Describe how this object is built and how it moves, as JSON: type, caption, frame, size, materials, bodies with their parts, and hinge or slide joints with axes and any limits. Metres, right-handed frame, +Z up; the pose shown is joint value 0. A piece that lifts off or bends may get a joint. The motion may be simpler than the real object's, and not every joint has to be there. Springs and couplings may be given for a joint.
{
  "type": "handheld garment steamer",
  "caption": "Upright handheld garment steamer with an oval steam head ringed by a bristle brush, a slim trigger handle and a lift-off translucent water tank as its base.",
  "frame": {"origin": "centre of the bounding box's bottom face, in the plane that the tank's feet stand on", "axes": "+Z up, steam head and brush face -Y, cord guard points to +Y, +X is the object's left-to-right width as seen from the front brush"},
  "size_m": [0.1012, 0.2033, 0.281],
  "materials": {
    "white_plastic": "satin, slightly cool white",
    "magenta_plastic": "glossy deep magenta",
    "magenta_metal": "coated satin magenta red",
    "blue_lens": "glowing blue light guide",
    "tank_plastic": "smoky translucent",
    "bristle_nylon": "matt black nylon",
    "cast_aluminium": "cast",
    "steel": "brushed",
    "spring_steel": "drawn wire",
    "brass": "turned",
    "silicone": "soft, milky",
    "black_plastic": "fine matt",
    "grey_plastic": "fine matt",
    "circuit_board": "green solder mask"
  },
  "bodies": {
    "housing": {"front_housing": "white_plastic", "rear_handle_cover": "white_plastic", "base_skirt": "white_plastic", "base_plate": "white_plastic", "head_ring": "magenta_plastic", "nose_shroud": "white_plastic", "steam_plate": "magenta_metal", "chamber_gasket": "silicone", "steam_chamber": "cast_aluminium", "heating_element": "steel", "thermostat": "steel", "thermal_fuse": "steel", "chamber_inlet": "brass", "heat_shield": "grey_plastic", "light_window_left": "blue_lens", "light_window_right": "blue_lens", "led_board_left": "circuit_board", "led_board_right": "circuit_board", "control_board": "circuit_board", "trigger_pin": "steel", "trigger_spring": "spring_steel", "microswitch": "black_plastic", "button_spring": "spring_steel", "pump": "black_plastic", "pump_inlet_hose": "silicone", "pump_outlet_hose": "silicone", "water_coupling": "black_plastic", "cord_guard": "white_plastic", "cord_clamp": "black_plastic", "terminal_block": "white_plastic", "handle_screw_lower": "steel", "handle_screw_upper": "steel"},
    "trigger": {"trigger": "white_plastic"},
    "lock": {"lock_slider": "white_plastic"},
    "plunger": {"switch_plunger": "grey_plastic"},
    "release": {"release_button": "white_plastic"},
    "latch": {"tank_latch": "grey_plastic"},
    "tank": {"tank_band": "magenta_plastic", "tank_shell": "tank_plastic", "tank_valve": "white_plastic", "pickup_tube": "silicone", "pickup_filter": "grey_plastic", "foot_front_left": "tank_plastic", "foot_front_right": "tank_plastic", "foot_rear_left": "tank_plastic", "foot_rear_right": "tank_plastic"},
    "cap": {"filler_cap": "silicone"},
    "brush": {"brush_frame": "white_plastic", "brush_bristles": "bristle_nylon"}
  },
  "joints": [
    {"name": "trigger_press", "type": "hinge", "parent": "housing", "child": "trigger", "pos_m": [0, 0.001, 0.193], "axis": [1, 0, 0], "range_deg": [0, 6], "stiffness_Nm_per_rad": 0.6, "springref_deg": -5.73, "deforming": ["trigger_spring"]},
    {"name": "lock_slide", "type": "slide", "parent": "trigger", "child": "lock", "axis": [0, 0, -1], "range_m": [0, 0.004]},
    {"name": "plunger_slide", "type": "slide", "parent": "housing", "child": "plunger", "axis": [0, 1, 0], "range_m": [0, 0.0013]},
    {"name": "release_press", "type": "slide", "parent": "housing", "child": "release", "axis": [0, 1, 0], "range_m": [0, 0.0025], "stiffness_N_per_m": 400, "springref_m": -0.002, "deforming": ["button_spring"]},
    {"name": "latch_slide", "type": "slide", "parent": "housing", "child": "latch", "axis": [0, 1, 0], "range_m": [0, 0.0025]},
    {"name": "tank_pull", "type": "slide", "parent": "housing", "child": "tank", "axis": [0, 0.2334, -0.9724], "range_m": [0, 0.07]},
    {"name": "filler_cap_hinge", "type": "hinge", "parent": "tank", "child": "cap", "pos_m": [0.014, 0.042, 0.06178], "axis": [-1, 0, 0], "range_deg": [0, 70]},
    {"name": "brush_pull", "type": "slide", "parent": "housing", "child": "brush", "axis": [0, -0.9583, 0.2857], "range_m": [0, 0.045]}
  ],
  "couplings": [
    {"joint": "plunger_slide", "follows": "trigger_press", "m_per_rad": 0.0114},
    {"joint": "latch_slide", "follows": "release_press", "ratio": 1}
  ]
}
──────────────────────────────
Across the preceding material, how many lines contain the word "with"? State the number alone.

2